▶ _Requirement_
Could you write out every entry exactly as it stands?

▶ _Data in this exercise_
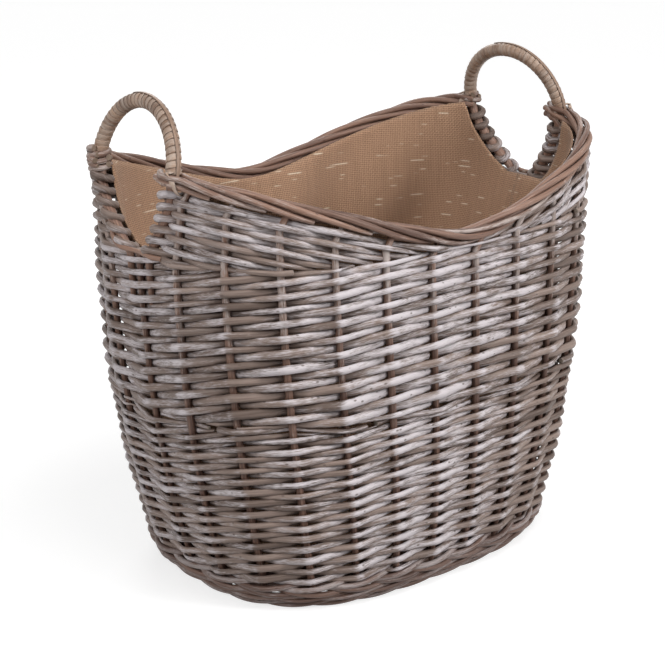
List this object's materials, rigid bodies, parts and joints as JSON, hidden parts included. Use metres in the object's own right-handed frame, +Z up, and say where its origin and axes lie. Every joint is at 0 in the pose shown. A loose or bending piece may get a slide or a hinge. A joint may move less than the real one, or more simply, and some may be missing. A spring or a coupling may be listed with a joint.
{
  "type": "lined basket",
  "caption": "Oval willow log basket with raised ends, two wrapped hoop handles over hand notches and a loose hessian lining.",
  "frame": {"origin": "on the floor under the middle of the base", "axes": "+X along the basket's length to its right-hand handle, -Y to its front, +Z up"},
  "size_m": [0.5862, 0.399, 0.5436],
  "materials": {
    "brown_bark_willow": "dry willow bark, lightly washed brown",
    "washed_willow": "willow rods with a thin lilac-grey lime wash, brown bark showing through",
    "wrapped_skein": "split flat skein, smooth and a little glossy",
    "hessian": "coarse plain-woven jute, matt"
  },
  "bodies": {
    "root": {"base_cross_stick_1": "brown_bark_willow", "base_cross_stick_2": "brown_bark_willow", "base_cross_stick_3": "brown_bark_willow", "base_cross_stick_4": "brown_bark_willow", "base_cross_stick_5": "brown_bark_willow", "base_long_stick_back": "brown_bark_willow", "base_long_stick_front": "brown_bark_willow", "base_long_stick_middle": "brown_bark_willow", "base_edge_rod": "washed_willow", "base_weaver_a": "washed_willow", "base_weaver_b": "washed_willow", "foot_hoop": "brown_bark_willow", "foot_wale_a": "brown_bark_willow", "foot_wale_b": "brown_bark_willow", "side_stake_01": "brown_bark_willow", "side_stake_02": "brown_bark_willow", "side_stake_03": "brown_bark_willow", "side_stake_04": "brown_bark_willow", "side_stake_05": "brown_bark_willow", "side_stake_06": "brown_bark_willow", "side_stake_07": "brown_bark_willow", "side_stake_08": "brown_bark_willow", "side_stake_09": "brown_bark_willow", "side_stake_10": "brown_bark_willow", "side_stake_11": "brown_bark_willow", "side_stake_12": "brown_bark_willow", "side_stake_13": "brown_bark_willow", "side_stake_14": "brown_bark_willow", "side_stake_15": "brown_bark_willow", "side_stake_16": "brown_bark_willow", "side_stake_17": "brown_bark_willow", "side_stake_18": "brown_bark_willow", "side_stake_19": "brown_bark_willow", "side_stake_20": "brown_bark_willow", "side_stake_21": "brown_bark_willow", "side_stake_22": "brown_bark_willow", "side_stake_23": "brown_bark_willow", "side_stake_24": "brown_bark_willow", "end_stake_left": "brown_bark_willow", "end_stake_right": "brown_bark_willow", "lower_weaver_a": "washed_willow", "lower_weaver_b": "washed_willow", "upper_weaver_a": "washed_willow", "upper_weaver_b": "washed_willow", "corner_packing_back_left": "washed_willow", "corner_packing_back_right": "washed_willow", "corner_packing_front_left": "washed_willow", "corner_packing_front_right": "washed_willow", "border_starter_back_1": "brown_bark_willow", "border_starter_back_2": "brown_bark_willow", "border_starter_back_3": "brown_bark_willow", "border_starter_front_1": "brown_bark_willow", "border_starter_front_2": "brown_bark_willow", "border_starter_front_3": "brown_bark_willow", "handle_bow_left": "brown_bark_willow", "handle_wrap_left": "wrapped_skein", "handle_bow_right": "brown_bark_willow", "handle_wrap_right": "wrapped_skein", "hessian_lining": "hessian"}
  },
  "joints": []
}
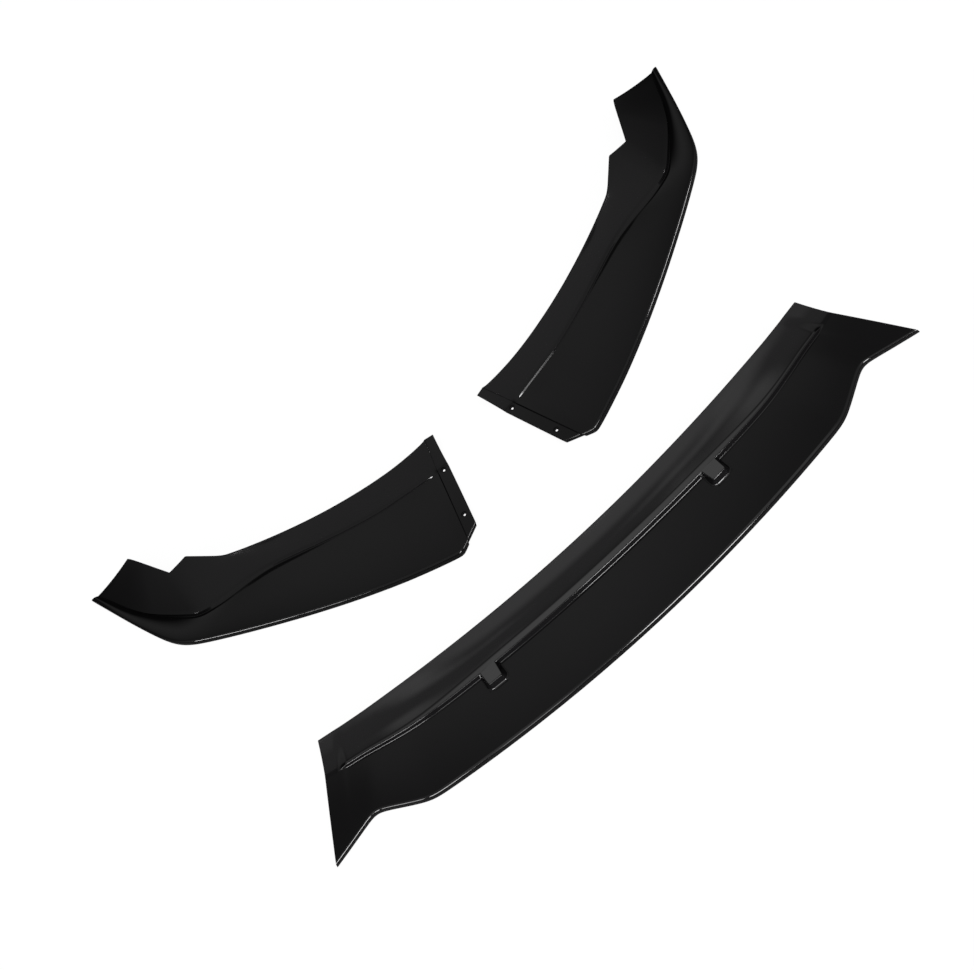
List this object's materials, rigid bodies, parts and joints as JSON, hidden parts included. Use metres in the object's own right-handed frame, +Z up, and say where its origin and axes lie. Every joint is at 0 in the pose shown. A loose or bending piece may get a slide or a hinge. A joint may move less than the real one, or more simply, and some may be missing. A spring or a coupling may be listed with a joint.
{
  "type": "front splitter lip",
  "caption": "Front splitter lip for a car bumper, moulded as a bowed centre section with winged ends and mirrored side sections that lap under it.",
  "frame": {"origin": "middle of the footprint of the laid-out set, at the bottom of the front rims", "axes": "X across the car, +Y towards the rear of the car, +Z up"},
  "size_m": [1.0744, 0.612, 0.0399],
  "materials": {
    "gloss_black": "high gloss"
  },
  "bodies": {
    "root": {"centre_section": "gloss_black", "left_section": "gloss_black", "right_section": "gloss_black"}
  },
  "joints": []
}
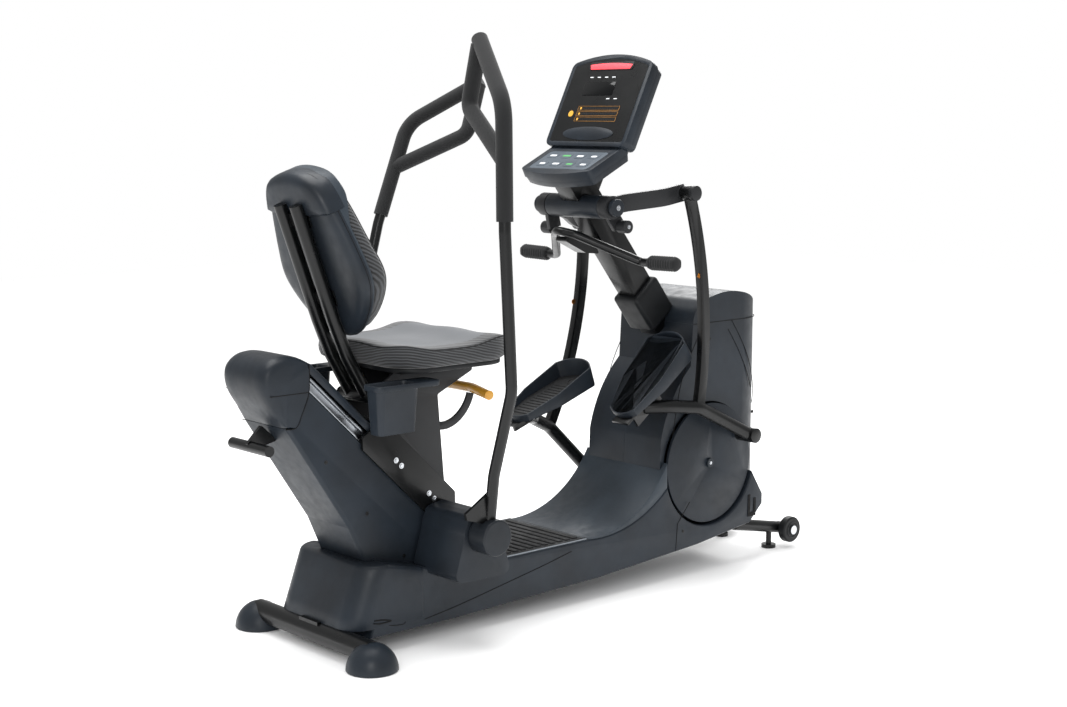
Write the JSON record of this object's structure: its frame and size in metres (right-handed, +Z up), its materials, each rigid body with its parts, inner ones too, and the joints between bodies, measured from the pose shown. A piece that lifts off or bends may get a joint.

▶ _Exercise result_
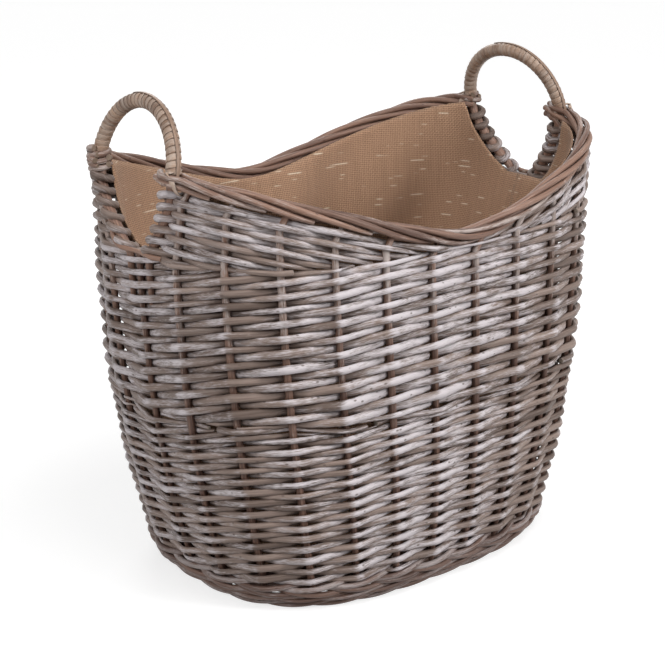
List this object's materials, rigid bodies, parts and joints as JSON, hidden parts included. Use metres in the object's own right-handed frame, +Z up, and say where its origin and axes lie. Every joint is at 0 in the pose shown. A loose or bending piece may get a slide or a hinge. A joint may move less than the real one, or more simply, and some may be missing. A spring or a coupling may be listed with a joint.
{
  "type": "lined basket",
  "caption": "Oval willow log basket with raised ends, two wrapped hoop handles over hand notches and a loose hessian lining.",
  "frame": {"origin": "on the floor under the middle of the base", "axes": "+X along the basket's length to its right-hand handle, -Y to its front, +Z up"},
  "size_m": [0.5862, 0.399, 0.5436],
  "materials": {
    "brown_bark_willow": "dry willow bark, lightly washed brown",
    "washed_willow": "willow rods with a thin lilac-grey lime wash, brown bark showing through",
    "wrapped_skein": "split flat skein, smooth and a little glossy",
    "hessian": "coarse plain-woven jute, matt"
  },
  "bodies": {
    "root": {"base_cross_stick_1": "brown_bark_willow", "base_cross_stick_2": "brown_bark_willow", "base_cross_stick_3": "brown_bark_willow", "base_cross_stick_4": "brown_bark_willow", "base_cross_stick_5": "brown_bark_willow", "base_long_stick_back": "brown_bark_willow", "base_long_stick_front": "brown_bark_willow", "base_long_stick_middle": "brown_bark_willow", "base_edge_rod": "washed_willow", "base_weaver_a": "washed_willow", "base_weaver_b": "washed_willow", "foot_hoop": "brown_bark_willow", "foot_wale_a": "brown_bark_willow", "foot_wale_b": "brown_bark_willow", "side_stake_01": "brown_bark_willow", "side_stake_02": "brown_bark_willow", "side_stake_03": "brown_bark_willow", "side_stake_04": "brown_bark_willow", "side_stake_05": "brown_bark_willow", "side_stake_06": "brown_bark_willow", "side_stake_07": "brown_bark_willow", "side_stake_08": "brown_bark_willow", "side_stake_09": "brown_bark_willow", "side_stake_10": "brown_bark_willow", "side_stake_11": "brown_bark_willow", "side_stake_12": "brown_bark_willow", "side_stake_13": "brown_bark_willow", "side_stake_14": "brown_bark_willow", "side_stake_15": "brown_bark_willow", "side_stake_16": "brown_bark_willow", "side_stake_17": "brown_bark_willow", "side_stake_18": "brown_bark_willow", "side_stake_19": "brown_bark_willow", "side_stake_20": "brown_bark_willow", "side_stake_21": "brown_bark_willow", "side_stake_22": "brown_bark_willow", "side_stake_23": "brown_bark_willow", "side_stake_24": "brown_bark_willow", "end_stake_left": "brown_bark_willow", "end_stake_right": "brown_bark_willow", "lower_weaver_a": "washed_willow", "lower_weaver_b": "washed_willow", "upper_weaver_a": "washed_willow", "upper_weaver_b": "washed_willow", "corner_packing_back_left": "washed_willow", "corner_packing_back_right": "washed_willow", "corner_packing_front_left": "washed_willow", "corner_packing_front_right": "washed_willow", "border_starter_back_1": "brown_bark_willow", "border_starter_back_2": "brown_bark_willow", "border_starter_back_3": "brown_bark_willow", "border_starter_front_1": "brown_bark_willow", "border_starter_front_2": "brown_bark_willow", "border_starter_front_3": "brown_bark_willow", "handle_bow_left": "brown_bark_willow", "handle_wrap_left": "wrapped_skein", "handle_bow_right": "brown_bark_willow", "handle_wrap_right": "wrapped_skein", "hessian_lining": "hessian"}
  },
  "joints": []
}
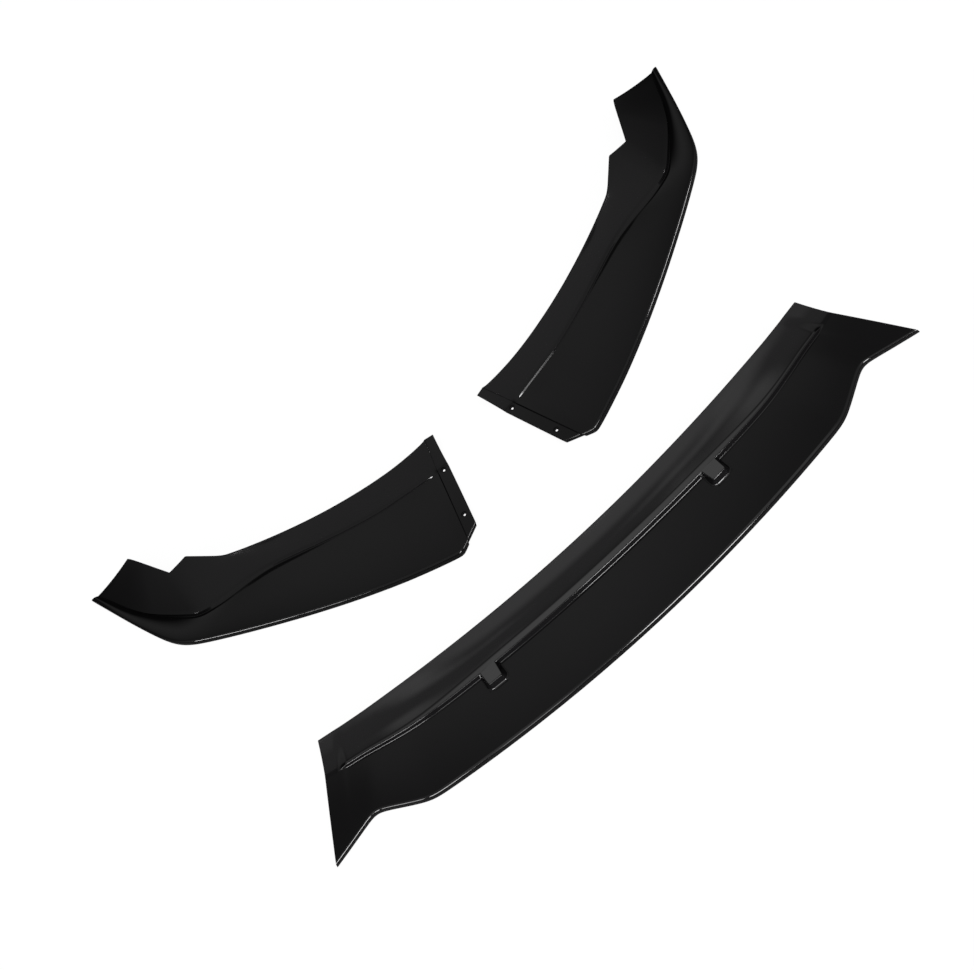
List this object's materials, rigid bodies, parts and joints as JSON, hidden parts included. Use metres in the object's own right-handed frame, +Z up, and say where its origin and axes lie. Every joint is at 0 in the pose shown. A loose or bending piece may get a slide or a hinge. A joint may move less than the real one, or more simply, and some may be missing. A spring or a coupling may be listed with a joint.
{
  "type": "front splitter lip",
  "caption": "Front splitter lip for a car bumper, moulded as a bowed centre section with winged ends and mirrored side sections that lap under it.",
  "frame": {"origin": "middle of the footprint of the laid-out set, at the bottom of the front rims", "axes": "X across the car, +Y towards the rear of the car, +Z up"},
  "size_m": [1.0744, 0.612, 0.0399],
  "materials": {
    "gloss_black": "high gloss"
  },
  "bodies": {
    "root": {"centre_section": "gloss_black", "left_section": "gloss_black", "right_section": "gloss_black"}
  },
  "joints": []
}
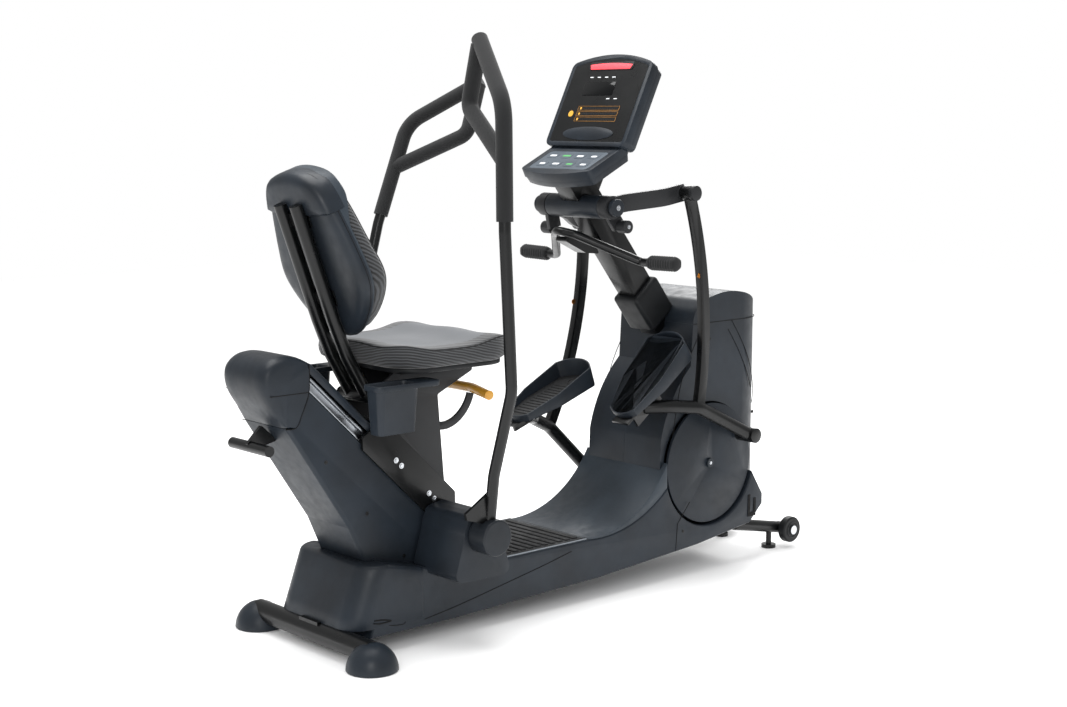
Write the JSON record of this object's structure: its frame and size in metres (right-handed, +Z up), its materials, each rigid body with its parts, inner ones too, and the joints between bodies, measured from the pose shown. A piece that lifts off or bends may get a joint.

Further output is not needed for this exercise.